__Given entries__:

┌────────

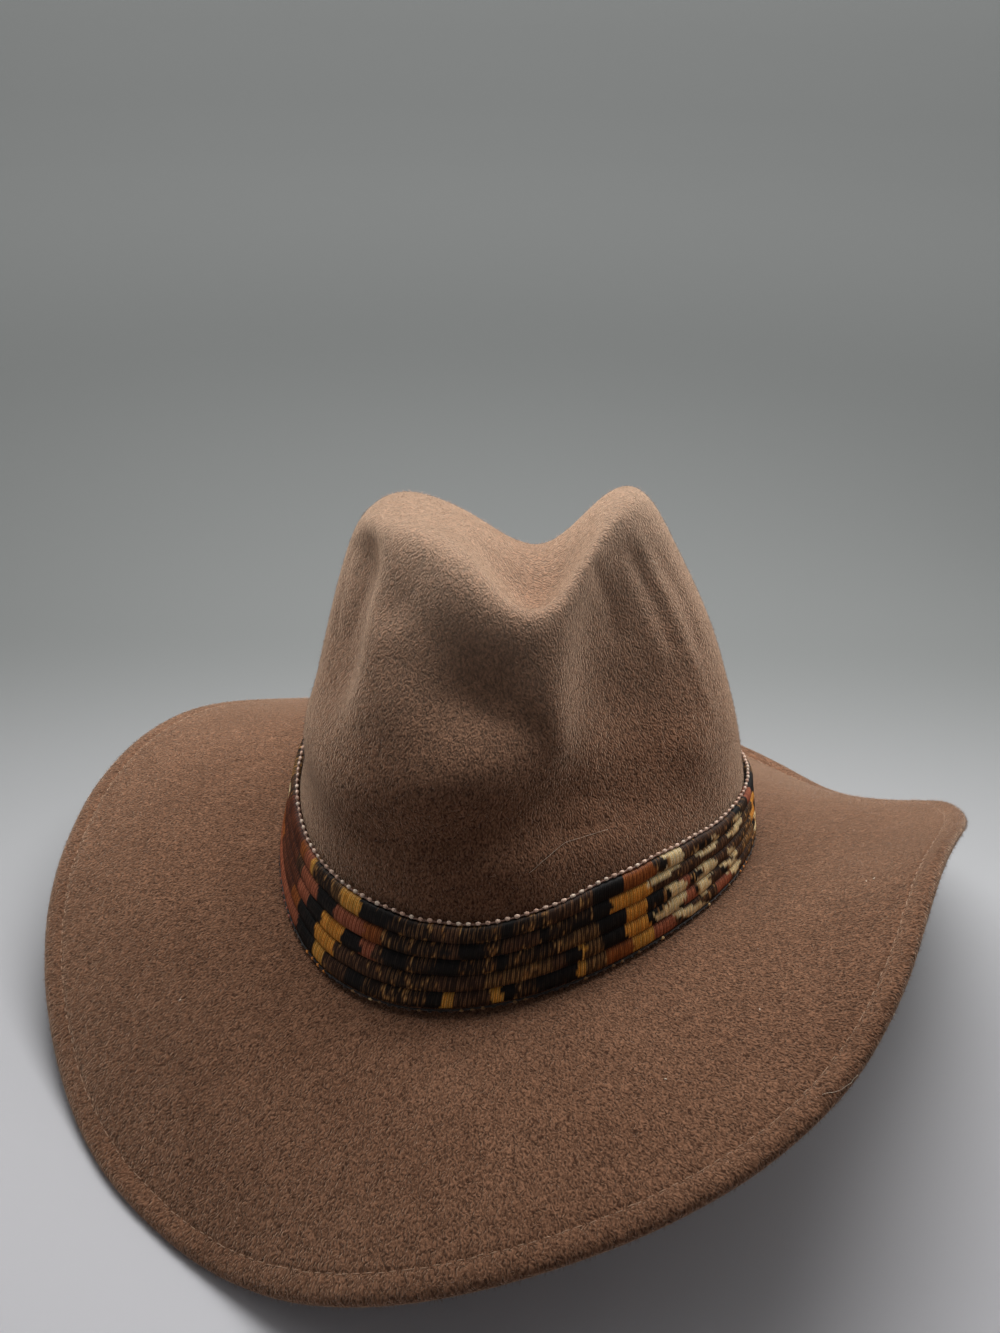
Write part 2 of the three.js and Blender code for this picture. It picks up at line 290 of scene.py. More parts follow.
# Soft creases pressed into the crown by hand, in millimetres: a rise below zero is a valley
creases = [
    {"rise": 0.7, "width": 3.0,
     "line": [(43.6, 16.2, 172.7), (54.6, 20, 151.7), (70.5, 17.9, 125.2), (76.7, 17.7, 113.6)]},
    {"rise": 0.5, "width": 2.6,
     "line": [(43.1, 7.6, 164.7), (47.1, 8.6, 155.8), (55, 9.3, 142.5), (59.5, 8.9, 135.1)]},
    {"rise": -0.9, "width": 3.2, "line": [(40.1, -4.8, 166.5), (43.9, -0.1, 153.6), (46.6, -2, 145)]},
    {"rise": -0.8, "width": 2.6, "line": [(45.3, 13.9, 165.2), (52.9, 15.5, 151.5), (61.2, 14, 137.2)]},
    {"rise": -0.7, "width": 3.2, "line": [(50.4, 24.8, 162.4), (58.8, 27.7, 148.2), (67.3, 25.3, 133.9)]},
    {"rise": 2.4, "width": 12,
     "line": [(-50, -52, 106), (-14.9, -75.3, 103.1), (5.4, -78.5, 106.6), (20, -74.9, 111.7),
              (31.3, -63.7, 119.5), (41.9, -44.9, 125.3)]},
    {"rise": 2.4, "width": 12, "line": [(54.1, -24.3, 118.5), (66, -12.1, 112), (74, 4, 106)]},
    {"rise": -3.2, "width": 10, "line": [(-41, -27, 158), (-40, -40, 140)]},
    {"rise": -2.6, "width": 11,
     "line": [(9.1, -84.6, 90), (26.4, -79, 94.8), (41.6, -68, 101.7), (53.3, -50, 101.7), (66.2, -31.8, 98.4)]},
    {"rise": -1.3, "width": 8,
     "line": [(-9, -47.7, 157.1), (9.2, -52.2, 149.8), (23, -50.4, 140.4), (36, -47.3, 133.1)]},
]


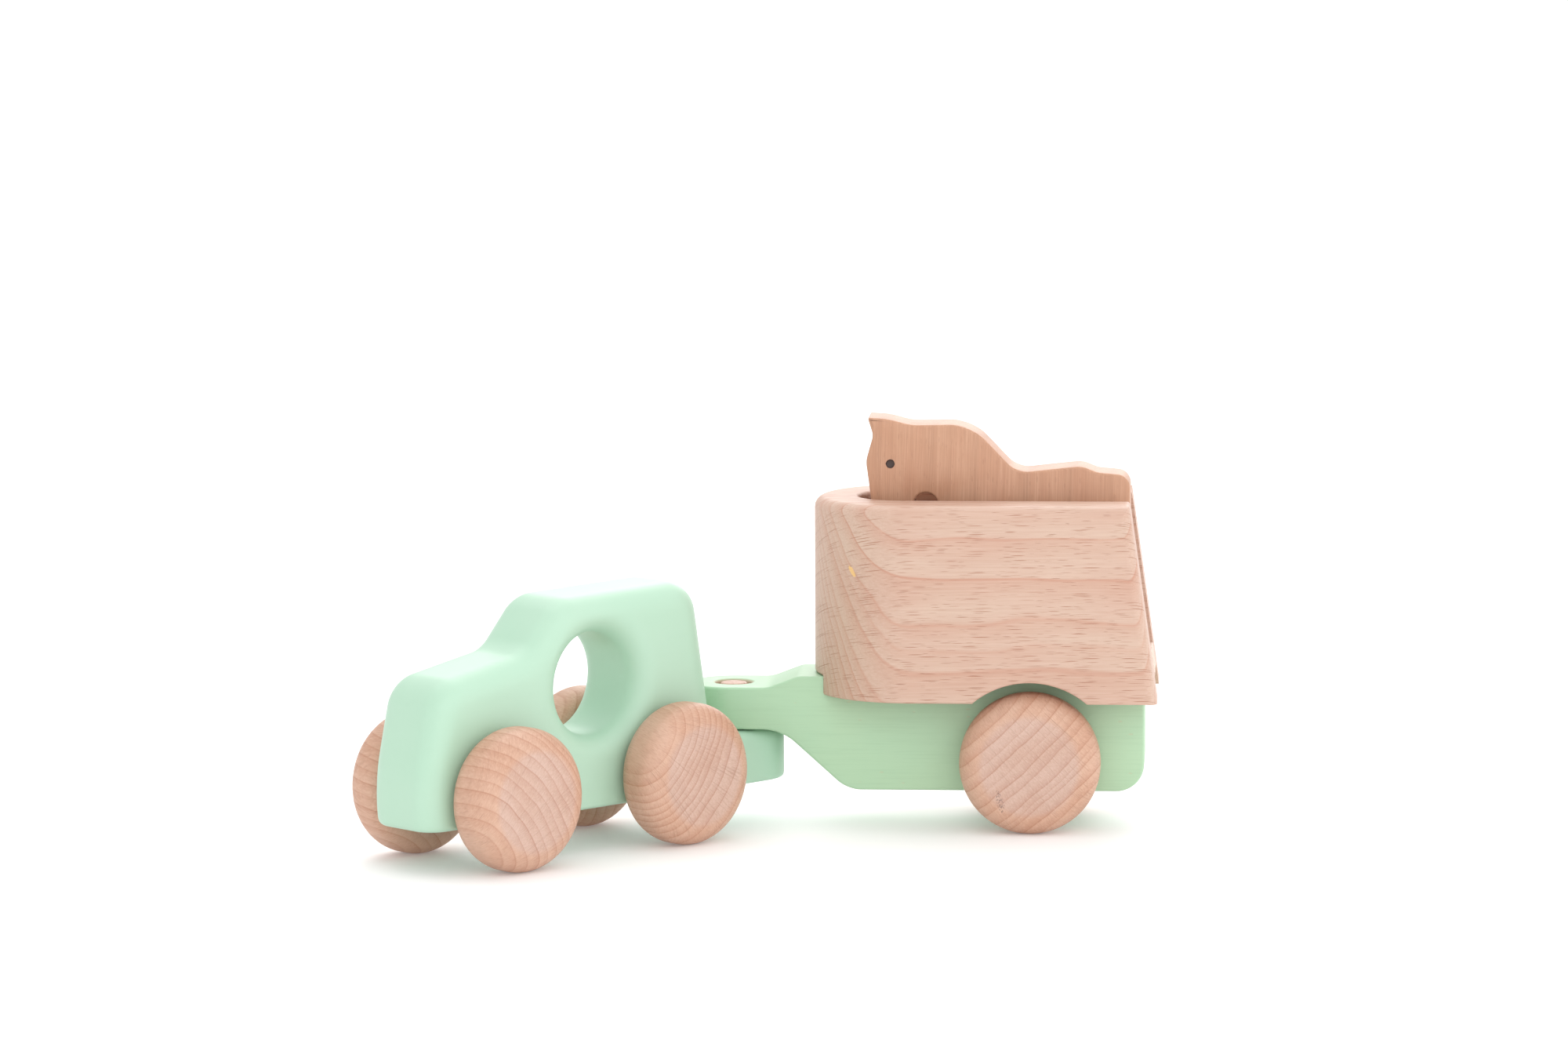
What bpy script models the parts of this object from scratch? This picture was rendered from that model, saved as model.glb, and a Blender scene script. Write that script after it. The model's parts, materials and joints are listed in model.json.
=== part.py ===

└────────

__Exercise aim__: From the entries above, select each line containing the string "Write".

__Written solution__:
Write part 2 of the three.js and Blender code for this picture. It picks up at line 290 of scene.py. More parts follow.
What bpy script models the parts of this object from scratch? This picture was rendered from that model, saved as model.glb, and a Blender scene script. Write that script after it. The model's parts, materials and joints are listed in model.json.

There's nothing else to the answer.